Free Fone, a subsidiary of Canada Payphone, is slowly adding phones that provide free calls and create hotspots for free wireless internet access. These phones pay the bills by showing ads on a digital screen on the unit.

They have about 600 Free Fones across North America including 50 in Canada, mainly on university and college campuses. He says Free Fones are used more often than their regular pay phones – about 500 calls daily versus five to 10 calls a day.

Anthony Lacavera, CEO of Globalive Communications Corp, which owns Canada Payphone, says his firm is trying to partner up with the bigger players in the payphone market to try to replace pay phones with Free Fones. He agrees that pay phones are an essential service, but the regular 25-cent pay phone business is not profitable for the long-term.

“[Free Fones] really is a logical evolution of the business,” Lacavera said.

He says a chunk of their users are people who have cell phones, but want to save on charges for extra minutes.

But Leiper said as cell phone rates come down, the compelling case for a free phone seems to disappear. Although cellphone fees are higher here than in other developed countries, he said, the buckets of minutes they get now are large and will get larger.

“Currently, in the very short term, there are still Canadians who are looking at their cell phones minutes, but it is increasingly less of a consideration,” Leiper said.

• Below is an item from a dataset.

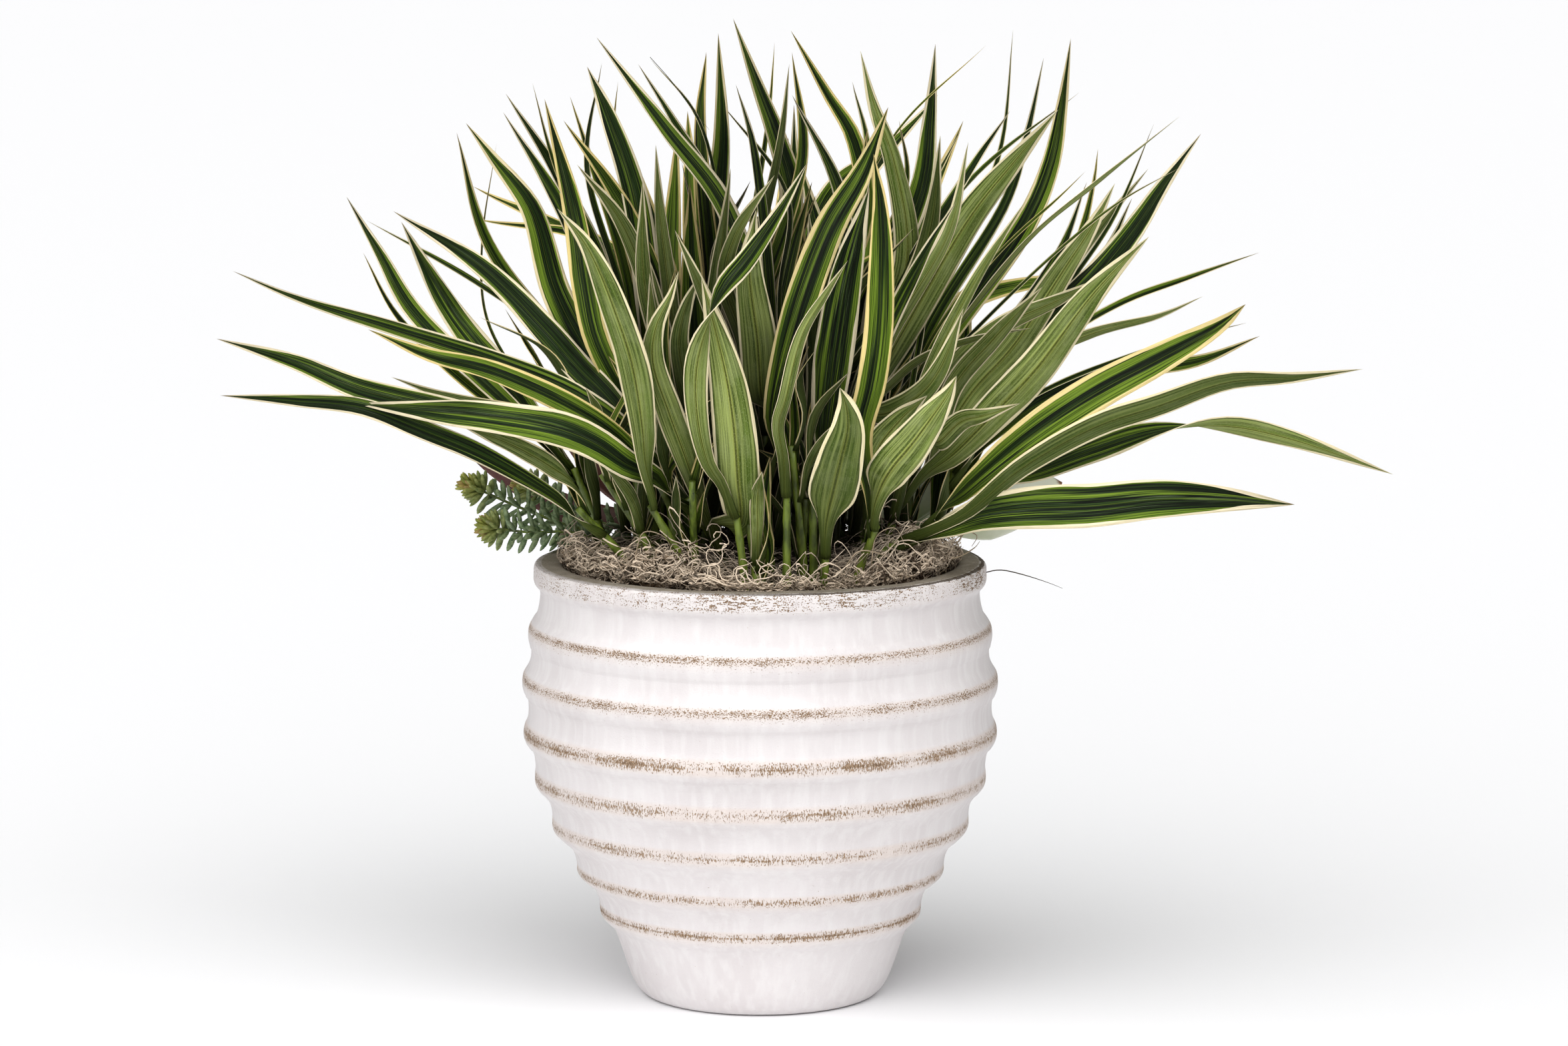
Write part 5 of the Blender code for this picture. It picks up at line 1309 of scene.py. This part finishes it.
def sedumFinish():
    r = Recipe("sedumLeaf", {"Specular IOR Level": 0.35})
    tone, head = r.mark("tone"), r.mark("head")
    blotch = r.noise(r.place(), 260, 3)
    colour = r.coats(
        r.blend(blotch, 0.3, 0.7, (84, 108, 72), (150, 168, 126)),
        (head * 0.85, r.blend(blotch, 0.3, 0.7, (118, 126, 40), (176, 172, 78))),
        (r.rise(tone, 0.7, 0.95) * 0.4, (140, 156, 128)),
        (r.rise(head * tone, 0.55, 0.9) * 0.5, (172, 116, 58)),
    )
    r.finish({"Base Color": colour, "Roughness": 0.5 + blotch * 0.15, "Normal": r.bump(blotch, 0.0004)})
    return r.material


def modelBead(finish):  # one fat pointed leaf, a unit long up Z
    rings = len(sedum["beadShape"]) + 1
    bead = primitive(bpy.ops.mesh.primitive_uv_sphere_add, segments=8, ring_count=rings, radius=0.5,
                     location=(0, 0, 0.5))
    bpy.ops.object.mode_set(mode="EDIT")
    for row, wide in enumerate(sedum["beadShape"], 1):
        height = 0.5 - 0.5 * math.cos(math.pi * row / rings)
        pick(bead, "VERT", lambda v: abs(v.co.z - height) < 0.01)
        bpy.ops.transform.resize(value=(wide, wide, 1))
    bpy.ops.object.mode_set(mode="OBJECT")
    bead.data.materials.append(finish)
    return bead


def layBead(bead, root, along, aim, size, draw):  # a copy of the leaf, set on its stem
    length = sedum["leafLength"] * draw.uniform(*sedum["lengthShare"]) * size
    first = unit(np.cross(aim, (0.3, 0.2, 1)))
    second = np.cross(aim, first)
    copy = copyOf(bead)
    flat = pointsOf(copy)
    bow = flat[:, 2:] * (1 - flat[:, 2:]) * sedum["bow"] * along
    wide = sedum["leafThickness"] * draw.uniform(*sedum["thicknessShare"]) * size**0.5
    across = first * flat[:, :1] * wide + second * flat[:, 1:2] * wide * sedum["flatness"]
    movePoints(copy, root + aim * flat[:, 2:] * length + across + bow)
    paint(copy, "tone", draw.random())
    return copy


def growSpray(bead, stalk, rootX, rootY, course, draw):
    x, y = rootX * cm, rootY * cm
    start = np.array((x, y, mossHeight(x, y) + grass["uprightRise"]))
    places = [start, start + (0, 0, 2 * grass["uprightRise"])] + [fromFront(*place) for place in course]
    steps, whorls, headFrom = sedum["steps"], sedum["whorls"], sedum["headFrom"]
    fine = smoothCurve(places, np.linspace(0, 1, steps + 1))
    thick = sedum["stemRadius"]
    pieces = [bendRod(stalk, [start - (0, 0, sedum["rootDepth"])] + places, (thick, thick, thick * 0.8), 0.8)]
    paint(pieces[0], "head", 0.0)
    for whorl in range(whorls + sedum["headWhorls"]):
        count, rise, size = sedum["whorlLeaves"], draw.uniform(*sedum["whorlRise"]), 1
        share = sedum["leafyFrom"] + (headFrom - sedum["leafyFrom"]) * whorl / whorls
        inHead = whorl - whorls
        if inHead >= 0:
            first, more = sedum["headRise"]
            count, rise, size = sedum["headLeaves"], first + more * inHead, 1 - sedum["headShrink"] * inHead
            share = headFrom + (1 - headFrom) * inHead / (sedum["headWhorls"] - 1)
        step = round(steps * share)
        along = unit(fine[min(step + 1, steps)] - fine[step - 1])
        side = unit(np.cross(along, (0, 0, 1)))
        other = np.cross(side, along)
        first, more = sedum["headGlow"]
        for leaf in range(count):
            angle = whorl * sedum["whorlTurn"] + leaf * 2 * math.pi / count
            angle += draw.uniform(*sedum["turnSpread"])
            aim = unit(math.cos(angle) * side + math.sin(angle) * other + along * rise)
            copy = layBead(bead, fine[step], along, aim, size, draw)
            glow = min(1, first + more * inHead) if inHead >= 0 else sedum["stemGlow"] * draw.random()
            paint(copy, "head", glow)
            pieces.append(copy)
    return pieces


def growSedum():
    bead = modelBead(sedumFinish())
    stalk = modelRod("sedumStalk", *sedum["stalk"], stemFinish())
    draw = random.Random(sedum["seed"])
    for number, (rootX, rootY, *course) in enumerate(sedum["sprays"], 1):
        pieces = growSpray(bead, stalk, rootX, rootY, course, draw)
        finished(joined(f"sedumSpray{number}", pieces), "sedum", f"sedum_spray_{number}")
    discard(bead, stalk)


growSedum()
print("sedum grown")


# Rosettes: root x, y, leaf width, thickness and widest place, then each leaf's tip x, z, depth and roll
rosettes = {
    "pale": (11, 7.4, 5, 0.55, 0.74,
             [(22.8, 39.7, 9, 62), (17, 37.6, 15.5, 20), (10.5, 38.6, 16.5, 0), (13, 40.5, 11, 0),
              (5.5, 37.6, 13.5, -10)]),
    "maroon": (-6.2, 11.6, 2.8, 0.5, 0.4,
               [(-21.4, 41.2, 17, 45), (-15.5, 44, 21, 10), (-8, 39.5, 21.5, 0), (-8.5, 40.2, 15.5, 0),
                (-0.2, 38.4, 18.5, 0)]),
    "paleColours": [(168, 184, 132), (214, 216, 196), (226, 226, 210), (126, 84, 52)],
    "maroonColours": [(74, 50, 40), (84, 42, 40), (108, 64, 56), (60, 34, 30)],
    # in metres and shares of a leaf
    "stalk": (12, 13, ()),
    "stemRadius": 0.006,
    "topRadius": 0.00945,
    "heartRise": 0.018,
    "topRise": 0.022,
    "grid": (10, 22),
    "steps": 41,
    "rise": 0.16,
    "cup": 0.25,
    "baseWidth": 0.3,
}


def fleshFinish(name, base, tip, edge, point):
    r = Recipe(name, {"Specular IOR Level": 0.4})
    _, v, across = r.leafPlace()
    cloud = r.noise(r.place(), 60, 4)
    colour = r.coats(
        r.blend(v + (cloud - 0.5) * 0.4, 0.1, 0.75, base, tip),
        (r.rise(across + (cloud - 0.5) * 0.2, 0.8, 0.98) * 0.5, edge),
        (r.rise(v, 0.965, 0.99), point),
    )
    r.finish({"Base Color": colour, "Roughness": 0.5 + cloud * 0.15,
              "Normal": r.bump(r.noise(r.place(), 240, 3), 0.0005)})
    return r.material


def modelFlesh(finish):  # one thick flat leaf, a unit long and wide
    columns, rows = rosettes["grid"]
    leaf = primitive(bpy.ops.mesh.primitive_grid_add, x_subdivisions=columns, y_subdivisions=rows, size=1,
                     location=(0, 0.5, 0))
    leaf.data.materials.append(finish)
    applyModifier(leaf, "SOLIDIFY", {"thickness": 1, "offset": 0})
    return leaf


def bendFlesh(master, heart, tip, roll, width, thickness, widest):  # a copy of the leaf, cupped and bent
    rise = np.array((0, 0, rosettes["rise"] * np.linalg.norm(tip - heart)))
    rows = np.linspace(0, 1, rosettes["steps"])
    spine = smoothCurve([heart, heart * 0.55 + tip * 0.45 - rise * 0.7, tip], rows)
    along = alongOf(spine)
    flatSide = unitRows(np.cross(along, (0, 0, 1)))
    up = np.cross(flatSide, along)
    angle = (np.radians(roll) * np.minimum(1, rows * 2))[:, None]
    side = np.cos(angle) * flatSide + np.sin(angle) * up
    reach = np.where(rows < widest, rows / widest, (1 - rows) / (1 - widest))
    base = rosettes["baseWidth"] * np.where(rows < widest, 1, reach**0.5)
    half = width / 2 * (base + (1 - rosettes["baseWidth"]) * np.sin(math.pi / 2 * reach) ** 0.8)
    copy = copyOf(master)
    flat = pointsOf(copy)
    share, across = np.clip(flat[:, 1], 0, 1), np.clip(2 * flat[:, 0], -1, 1)
    spineAt, sideAt, normalAt = readAt(share, rows, spine, side, np.cross(side, along))
    halfAt, reachAt = np.interp(share, rows, half), np.interp(share, rows, reach)
    rounded = 0.35 + 0.65 * np.sqrt(np.maximum(0, 1 - across**2))
    thick = thickness * rounded * (0.3 + 0.7 * reachAt**0.5) * 0.5
    lift = halfAt * rosettes["cup"] * across**2 + np.sign(flat[:, 2]) * thick
    movePoints(copy, spineAt + sideAt * (across * halfAt)[:, None] + normalAt * lift[:, None])
    return copy


def growRosette(kind):
    rootX, rootY, width, thickness, widest, leaves = rosettes[kind]
    x, y = rootX * cm, rootY * cm
    level = mossHeight(x, y)
    finish = fleshFinish(kind + "Flesh", *rosettes[kind + "Colours"])
    master = modelFlesh(finish)
    stalk = modelRod("rosetteStalk", *rosettes["stalk"], finish)
    heights = (grass["holeFloor"] + gap, level + grass["uprightRise"], level + rosettes["topRise"])
    radii = (rosettes["stemRadius"], rosettes["stemRadius"], rosettes["topRadius"])
    pieces = [bendRod(stalk, [np.array((x, y, z)) for z in heights], radii, 0.5)]
    heart = np.array((x, y, level + rosettes["heartRise"]))
    for tipX, tipZ, depth, roll in leaves:
        tip = fromFront(tipX, tipZ, depth)
        pieces.append(bendFlesh(master, heart, tip, roll, width * cm, thickness * cm, widest))
    finished(joined(kind + "Rosette", pieces), kind, kind + "_rosette")
    discard(master, stalk)


growRosette("pale")
growRosette("maroon")
print("rosettes grown")


# What is left of the plain solids under the strands: name, dark and light colour, and how fine the tangle is
cores = {
    # the moss core's dark browns are partly the moss's own colour and partly painted shade in the depth under
    # the strands
    "moss": ("mossCore", (34, 26, 18), (92, 76, 58), 240),
    "filler": ("foam", (48, 58, 38), (66, 78, 54), 500),
}


def coreFinish(name, dark, light, scale):
    r = Recipe(name, {"Specular IOR Level": 0.1, "Roughness": 0.95})
    tangle = r.noise(r.place(), scale, 6)
    r.finish({"Base Color": r.blend(tangle, 0.35, 0.7, dark, light), "Normal": r.bump(tangle, 0.003)})
    return r.material


for node, core in cores.items():
    finish = coreFinish(*core)
    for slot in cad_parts[node].material_slots:
        slot.material = finish


studio = {
    "floor": (252, 252, 253),
    "floorSize": 90,
    "floorDrop": 0.0005,
    "sky": 0,
    "lens": 116.5,
    "sensor": 36,
    "farthest": 200,
    "aim": (0.018, 0, 0.366),
    # name, strength, how far the light spreads in degrees, and where it comes from
    "suns": [("keySun", 3.7, 90, (-0.25, -0.9, 1.3)), ("fillSun", 0.4, 40, (0.8, -0.65, 1))],
}


def aimAt(thing, place, target):  # stands a light or the camera at a place, looking at the target
    away = np.asarray(place, float) - np.asarray(target, float)
    thing.location = place
    thing.rotation_euler = (math.acos(away[2] / np.linalg.norm(away)), 0, math.atan2(away[0], -away[1]))


def setStudio():
    floor = primitive(bpy.ops.mesh.primitive_plane_add, size=studio["floorSize"],
                      location=(0, 0, -studio["floorDrop"]))
    floor.name = "floor"
    pale = {"Base Color": shade(*studio["floor"]), "Roughness": 0.9, "Specular IOR Level": 0.1}
    floor.data.materials.append(Recipe("paleFloor", pale).material)
    world = bpy.data.worlds.new("studio")
    bpy.context.scene.world = world
    world.use_nodes = True
    sky = world.node_tree.nodes["Background"]
    sky.inputs["Color"].default_value = (1, 1, 1, 1)
    sky.inputs["Strength"].default_value = studio["sky"]
    for name, strength, spread, place in studio["suns"]:
        light = bpy.data.lights.new(name, "SUN")
        light.energy = strength
        light.angle = math.radians(spread)
        lamp = bpy.data.objects.new(name, light)
        bpy.context.scene.collection.objects.link(lamp)
        aimAt(lamp, place, (0, 0, 0))
    view = bpy.data.cameras.new("view")
    view.lens = studio["lens"]
    view.sensor_width = studio["sensor"]
    view.clip_end = studio["farthest"]
    camera = bpy.data.objects.new("view", view)
    bpy.context.scene.collection.objects.link(camera)
    aimAt(camera, eye - footLevel, studio["aim"] - footLevel)
    bpy.context.scene.camera = camera
    bpy.context.scene.view_settings.view_transform = "Standard"


setStudio()
print("studio set")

And, in some phone booths, there is no phone at all.

Enter the Cell Zone, a soundproof booth for cellphone users, offering a quiet environment to chat in nightclubs, restaurants, libraries and other entertainment venues. It also muffles cellphone conversations, to keep from disturbing others.

Tony Ferranti, vice president and founding partner of Salemi Industries, the Massachusetts-based company that created the Cell Zone, said the idea came about after being bombarded by other people’s conversations during a night out.

“We’ve gone to dinner with our spouses and friends and became aggravated listening to other people’s cellphone conversations … We thought, ‘Wouldn’t be great to have a place to have a quiet conversation?'”

After some research, Salemi Industries launched the Cell Zone in May 2006. It’s a futuristic-looking upright tube with a sliding door that closes. It stands just a bit more than two metres high, but ranges in diameter from 76 to 1.7 metres. It costs about $2,500 to $3,500 U.S., depending on size and colour.

It can block out noise between 30 and 40 decibels, depending on where the cell zone is located and the type of noise. (By way of comparison, Ferranti said, a loud office with everyone talking on the phone has a level of 40 to 50 decibels.) And, he said, nothing can be heard outside the booth.

Ferranti said there are no Cell Zones in place yet, but there have been more than 6,000 inquiries. Ferranti said with cell phone use increasing and one million pay phones taken down in the U.S., according to the Federal Communications Commission, the Cell Zone could nudge the pay phone out.

“I truly believe these cellphone booths will take them over,” he said.